Written exercise: Reproduce, word for word, only the lines from the one containing "bake_transform(obj)" through the one containing "bpy.context.scene.camera = obj", both included.

Collected material:
★ ★ ★ ★ ★
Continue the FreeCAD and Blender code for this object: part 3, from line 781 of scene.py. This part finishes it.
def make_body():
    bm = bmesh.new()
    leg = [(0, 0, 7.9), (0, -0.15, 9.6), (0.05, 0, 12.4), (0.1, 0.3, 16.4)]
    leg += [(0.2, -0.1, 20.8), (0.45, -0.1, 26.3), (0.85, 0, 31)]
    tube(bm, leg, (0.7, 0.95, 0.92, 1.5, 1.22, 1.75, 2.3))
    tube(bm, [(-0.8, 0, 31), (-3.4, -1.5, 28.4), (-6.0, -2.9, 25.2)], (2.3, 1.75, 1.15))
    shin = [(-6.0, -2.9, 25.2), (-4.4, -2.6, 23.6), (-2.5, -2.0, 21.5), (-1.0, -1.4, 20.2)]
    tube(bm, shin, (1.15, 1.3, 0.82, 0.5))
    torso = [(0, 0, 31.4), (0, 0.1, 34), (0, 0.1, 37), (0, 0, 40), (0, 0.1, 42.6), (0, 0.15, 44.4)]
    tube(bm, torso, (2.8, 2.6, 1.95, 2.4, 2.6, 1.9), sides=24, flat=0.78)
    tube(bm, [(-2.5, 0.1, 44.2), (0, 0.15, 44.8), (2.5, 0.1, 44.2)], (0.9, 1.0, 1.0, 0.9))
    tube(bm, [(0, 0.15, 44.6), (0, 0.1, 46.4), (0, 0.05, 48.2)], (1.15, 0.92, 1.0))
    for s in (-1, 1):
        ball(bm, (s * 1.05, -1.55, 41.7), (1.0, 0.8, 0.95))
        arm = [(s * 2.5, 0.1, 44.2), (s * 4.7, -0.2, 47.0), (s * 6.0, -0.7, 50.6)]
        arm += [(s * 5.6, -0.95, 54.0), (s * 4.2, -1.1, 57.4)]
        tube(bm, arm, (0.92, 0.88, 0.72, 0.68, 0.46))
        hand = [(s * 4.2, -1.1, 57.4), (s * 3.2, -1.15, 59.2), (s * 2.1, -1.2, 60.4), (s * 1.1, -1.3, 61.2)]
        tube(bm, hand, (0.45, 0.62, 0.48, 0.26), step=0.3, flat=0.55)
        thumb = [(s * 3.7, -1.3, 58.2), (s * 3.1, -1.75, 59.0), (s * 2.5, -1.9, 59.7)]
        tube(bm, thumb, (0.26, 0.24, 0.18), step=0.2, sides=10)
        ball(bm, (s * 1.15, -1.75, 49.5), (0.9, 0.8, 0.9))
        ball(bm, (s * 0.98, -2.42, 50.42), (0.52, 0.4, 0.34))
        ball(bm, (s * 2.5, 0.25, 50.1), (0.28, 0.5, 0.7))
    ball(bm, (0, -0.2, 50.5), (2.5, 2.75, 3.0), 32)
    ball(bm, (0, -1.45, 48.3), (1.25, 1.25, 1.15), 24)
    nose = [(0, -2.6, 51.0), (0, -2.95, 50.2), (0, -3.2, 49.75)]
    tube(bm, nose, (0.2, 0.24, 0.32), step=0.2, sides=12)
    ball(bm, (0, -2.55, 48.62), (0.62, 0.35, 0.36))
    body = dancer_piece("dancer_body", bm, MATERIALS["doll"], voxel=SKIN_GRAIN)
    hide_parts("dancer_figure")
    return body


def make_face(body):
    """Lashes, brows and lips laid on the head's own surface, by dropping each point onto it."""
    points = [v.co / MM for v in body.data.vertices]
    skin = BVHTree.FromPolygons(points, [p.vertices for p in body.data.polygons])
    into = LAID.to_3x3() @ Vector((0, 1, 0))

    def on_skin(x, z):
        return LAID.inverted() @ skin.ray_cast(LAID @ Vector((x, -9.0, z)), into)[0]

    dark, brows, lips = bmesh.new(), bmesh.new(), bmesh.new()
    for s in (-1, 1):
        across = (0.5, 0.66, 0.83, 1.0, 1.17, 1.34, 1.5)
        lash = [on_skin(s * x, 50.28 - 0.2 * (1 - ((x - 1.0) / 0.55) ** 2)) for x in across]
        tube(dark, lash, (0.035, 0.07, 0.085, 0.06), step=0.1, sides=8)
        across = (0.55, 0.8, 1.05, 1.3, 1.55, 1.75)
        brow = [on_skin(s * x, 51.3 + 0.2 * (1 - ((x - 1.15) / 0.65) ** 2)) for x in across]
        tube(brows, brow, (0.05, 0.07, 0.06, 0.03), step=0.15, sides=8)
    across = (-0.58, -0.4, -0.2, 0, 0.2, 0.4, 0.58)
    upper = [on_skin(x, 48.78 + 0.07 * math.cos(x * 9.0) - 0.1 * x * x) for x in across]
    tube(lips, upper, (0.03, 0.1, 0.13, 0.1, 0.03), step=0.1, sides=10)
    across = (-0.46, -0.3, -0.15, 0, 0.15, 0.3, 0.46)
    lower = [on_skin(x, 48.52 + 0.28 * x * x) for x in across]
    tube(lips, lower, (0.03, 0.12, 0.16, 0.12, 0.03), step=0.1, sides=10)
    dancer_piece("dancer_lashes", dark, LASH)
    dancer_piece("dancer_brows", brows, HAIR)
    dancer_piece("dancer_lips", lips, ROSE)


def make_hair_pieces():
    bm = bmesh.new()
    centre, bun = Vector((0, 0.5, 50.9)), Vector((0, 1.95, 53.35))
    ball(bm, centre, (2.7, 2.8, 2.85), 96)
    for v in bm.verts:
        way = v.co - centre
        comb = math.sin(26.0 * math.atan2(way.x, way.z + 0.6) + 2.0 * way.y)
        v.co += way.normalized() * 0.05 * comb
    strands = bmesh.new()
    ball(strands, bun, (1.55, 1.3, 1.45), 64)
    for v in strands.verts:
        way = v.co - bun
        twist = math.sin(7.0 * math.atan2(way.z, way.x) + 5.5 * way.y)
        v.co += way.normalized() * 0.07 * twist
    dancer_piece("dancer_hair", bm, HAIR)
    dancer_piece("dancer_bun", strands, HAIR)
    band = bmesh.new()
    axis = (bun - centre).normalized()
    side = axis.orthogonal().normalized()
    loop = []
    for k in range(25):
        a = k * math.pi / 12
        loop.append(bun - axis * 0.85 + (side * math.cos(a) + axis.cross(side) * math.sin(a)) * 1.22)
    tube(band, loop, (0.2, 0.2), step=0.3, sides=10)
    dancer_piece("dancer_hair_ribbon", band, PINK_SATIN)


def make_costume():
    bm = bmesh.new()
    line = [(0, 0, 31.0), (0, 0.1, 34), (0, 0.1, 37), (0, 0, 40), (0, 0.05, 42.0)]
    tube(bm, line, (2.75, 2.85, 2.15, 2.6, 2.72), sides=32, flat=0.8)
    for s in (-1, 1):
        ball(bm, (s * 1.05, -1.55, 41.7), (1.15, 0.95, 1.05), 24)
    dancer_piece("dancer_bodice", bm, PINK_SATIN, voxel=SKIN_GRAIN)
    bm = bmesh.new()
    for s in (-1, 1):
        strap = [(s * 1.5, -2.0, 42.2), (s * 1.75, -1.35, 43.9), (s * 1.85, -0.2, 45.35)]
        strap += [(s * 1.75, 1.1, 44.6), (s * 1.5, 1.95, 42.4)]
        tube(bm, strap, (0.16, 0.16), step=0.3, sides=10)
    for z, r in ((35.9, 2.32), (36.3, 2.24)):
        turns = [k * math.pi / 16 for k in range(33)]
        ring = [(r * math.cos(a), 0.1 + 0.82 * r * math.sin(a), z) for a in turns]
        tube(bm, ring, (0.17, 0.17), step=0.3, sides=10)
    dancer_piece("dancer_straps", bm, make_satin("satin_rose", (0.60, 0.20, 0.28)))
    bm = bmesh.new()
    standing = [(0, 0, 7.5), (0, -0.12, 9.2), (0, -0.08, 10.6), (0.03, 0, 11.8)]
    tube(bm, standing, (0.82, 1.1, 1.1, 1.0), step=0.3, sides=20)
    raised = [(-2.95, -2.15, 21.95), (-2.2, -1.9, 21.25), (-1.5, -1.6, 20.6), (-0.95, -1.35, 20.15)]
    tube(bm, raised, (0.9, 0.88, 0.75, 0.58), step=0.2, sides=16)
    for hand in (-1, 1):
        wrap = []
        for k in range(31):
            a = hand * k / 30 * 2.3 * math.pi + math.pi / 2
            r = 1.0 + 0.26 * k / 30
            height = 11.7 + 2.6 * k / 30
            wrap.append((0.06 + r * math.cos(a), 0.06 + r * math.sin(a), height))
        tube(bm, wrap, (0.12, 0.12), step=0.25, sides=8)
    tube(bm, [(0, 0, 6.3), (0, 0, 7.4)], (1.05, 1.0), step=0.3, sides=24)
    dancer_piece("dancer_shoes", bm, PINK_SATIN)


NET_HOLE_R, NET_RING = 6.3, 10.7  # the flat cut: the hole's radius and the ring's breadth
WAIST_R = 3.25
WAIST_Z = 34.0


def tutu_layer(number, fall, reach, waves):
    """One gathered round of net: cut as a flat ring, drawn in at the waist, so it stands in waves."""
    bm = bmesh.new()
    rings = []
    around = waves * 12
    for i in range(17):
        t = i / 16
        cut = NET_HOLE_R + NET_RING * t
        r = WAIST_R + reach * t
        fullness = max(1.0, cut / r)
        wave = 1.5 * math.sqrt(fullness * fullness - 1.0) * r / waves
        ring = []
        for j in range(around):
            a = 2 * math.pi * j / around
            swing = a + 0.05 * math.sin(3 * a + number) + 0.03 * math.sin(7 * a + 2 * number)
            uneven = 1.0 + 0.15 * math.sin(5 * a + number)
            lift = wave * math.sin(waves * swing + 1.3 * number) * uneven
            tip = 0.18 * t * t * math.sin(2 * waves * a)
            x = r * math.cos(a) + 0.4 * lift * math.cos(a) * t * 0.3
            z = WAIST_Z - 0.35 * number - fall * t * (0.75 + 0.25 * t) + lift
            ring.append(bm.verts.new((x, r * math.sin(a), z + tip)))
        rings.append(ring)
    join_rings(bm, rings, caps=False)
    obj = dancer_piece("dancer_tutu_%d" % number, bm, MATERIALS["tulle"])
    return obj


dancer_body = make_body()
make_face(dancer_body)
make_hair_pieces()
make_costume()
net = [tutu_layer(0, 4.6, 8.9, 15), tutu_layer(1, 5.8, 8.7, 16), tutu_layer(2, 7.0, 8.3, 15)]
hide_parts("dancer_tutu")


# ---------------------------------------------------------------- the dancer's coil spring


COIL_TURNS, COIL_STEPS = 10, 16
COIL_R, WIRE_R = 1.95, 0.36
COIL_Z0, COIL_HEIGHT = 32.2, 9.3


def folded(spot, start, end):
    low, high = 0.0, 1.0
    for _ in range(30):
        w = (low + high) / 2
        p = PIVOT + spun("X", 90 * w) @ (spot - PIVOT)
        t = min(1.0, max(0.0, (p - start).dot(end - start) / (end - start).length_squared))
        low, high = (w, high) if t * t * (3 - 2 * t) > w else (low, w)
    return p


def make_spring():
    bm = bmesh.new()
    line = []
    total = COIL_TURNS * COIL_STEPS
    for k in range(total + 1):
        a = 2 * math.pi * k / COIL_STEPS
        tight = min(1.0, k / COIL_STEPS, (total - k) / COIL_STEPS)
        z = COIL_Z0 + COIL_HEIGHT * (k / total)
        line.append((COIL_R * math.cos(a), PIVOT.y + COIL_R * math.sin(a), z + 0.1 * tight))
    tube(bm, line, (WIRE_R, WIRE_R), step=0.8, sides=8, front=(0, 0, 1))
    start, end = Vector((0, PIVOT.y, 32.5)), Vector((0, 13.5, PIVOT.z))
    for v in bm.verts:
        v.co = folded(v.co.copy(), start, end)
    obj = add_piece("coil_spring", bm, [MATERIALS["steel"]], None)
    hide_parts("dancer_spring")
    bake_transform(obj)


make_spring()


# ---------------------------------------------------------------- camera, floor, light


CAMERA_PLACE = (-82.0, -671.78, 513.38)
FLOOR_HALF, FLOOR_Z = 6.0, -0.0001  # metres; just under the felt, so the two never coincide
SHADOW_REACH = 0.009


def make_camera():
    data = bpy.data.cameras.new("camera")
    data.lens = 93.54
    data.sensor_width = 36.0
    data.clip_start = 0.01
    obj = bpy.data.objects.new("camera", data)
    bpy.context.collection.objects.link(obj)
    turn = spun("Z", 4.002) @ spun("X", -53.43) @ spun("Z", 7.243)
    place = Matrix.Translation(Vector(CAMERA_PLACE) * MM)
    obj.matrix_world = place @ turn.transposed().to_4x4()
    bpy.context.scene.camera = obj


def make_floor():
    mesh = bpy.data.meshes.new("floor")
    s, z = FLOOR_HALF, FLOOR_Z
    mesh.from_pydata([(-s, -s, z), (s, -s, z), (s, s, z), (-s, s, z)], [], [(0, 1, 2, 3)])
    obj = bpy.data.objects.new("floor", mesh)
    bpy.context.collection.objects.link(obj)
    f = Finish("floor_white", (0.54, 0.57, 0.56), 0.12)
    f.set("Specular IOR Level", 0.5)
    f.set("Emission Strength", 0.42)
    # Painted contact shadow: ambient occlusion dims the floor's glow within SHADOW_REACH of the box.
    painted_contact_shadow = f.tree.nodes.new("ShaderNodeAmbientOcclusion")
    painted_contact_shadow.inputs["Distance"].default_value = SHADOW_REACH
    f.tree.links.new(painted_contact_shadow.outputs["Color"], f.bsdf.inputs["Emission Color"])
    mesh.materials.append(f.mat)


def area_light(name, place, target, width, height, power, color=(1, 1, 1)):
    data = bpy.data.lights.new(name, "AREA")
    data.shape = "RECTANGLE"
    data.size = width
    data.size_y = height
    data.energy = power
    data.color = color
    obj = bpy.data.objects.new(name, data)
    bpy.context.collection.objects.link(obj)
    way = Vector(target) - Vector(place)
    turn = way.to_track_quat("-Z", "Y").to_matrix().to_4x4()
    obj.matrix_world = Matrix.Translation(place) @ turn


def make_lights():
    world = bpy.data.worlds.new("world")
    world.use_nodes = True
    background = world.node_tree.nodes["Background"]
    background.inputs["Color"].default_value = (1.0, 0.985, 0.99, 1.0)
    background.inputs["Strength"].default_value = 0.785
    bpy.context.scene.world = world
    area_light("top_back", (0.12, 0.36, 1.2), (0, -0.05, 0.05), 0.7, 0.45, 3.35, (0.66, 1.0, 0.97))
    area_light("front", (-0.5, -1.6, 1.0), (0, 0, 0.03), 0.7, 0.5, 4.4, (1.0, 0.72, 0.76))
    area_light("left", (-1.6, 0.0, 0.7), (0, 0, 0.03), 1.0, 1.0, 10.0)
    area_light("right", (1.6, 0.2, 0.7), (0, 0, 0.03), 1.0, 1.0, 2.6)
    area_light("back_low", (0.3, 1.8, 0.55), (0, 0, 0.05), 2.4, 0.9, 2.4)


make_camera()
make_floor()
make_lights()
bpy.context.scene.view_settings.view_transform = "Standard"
★ ★ ★ ★ ★
Response to the exercise:
    bake_transform(obj)


make_spring()


# ---------------------------------------------------------------- camera, floor, light


CAMERA_PLACE = (-82.0, -671.78, 513.38)
FLOOR_HALF, FLOOR_Z = 6.0, -0.0001  # metres; just under the felt, so the two never coincide
SHADOW_REACH = 0.009


def make_camera():
    data = bpy.data.cameras.new("camera")
    data.lens = 93.54
    data.sensor_width = 36.0
    data.clip_start = 0.01
    obj = bpy.data.objects.new("camera", data)
    bpy.context.collection.objects.link(obj)
    turn = spun("Z", 4.002) @ spun("X", -53.43) @ spun("Z", 7.243)
    place = Matrix.Translation(Vector(CAMERA_PLACE) * MM)
    obj.matrix_world = place @ turn.transposed().to_4x4()
    bpy.context.scene.camera = obj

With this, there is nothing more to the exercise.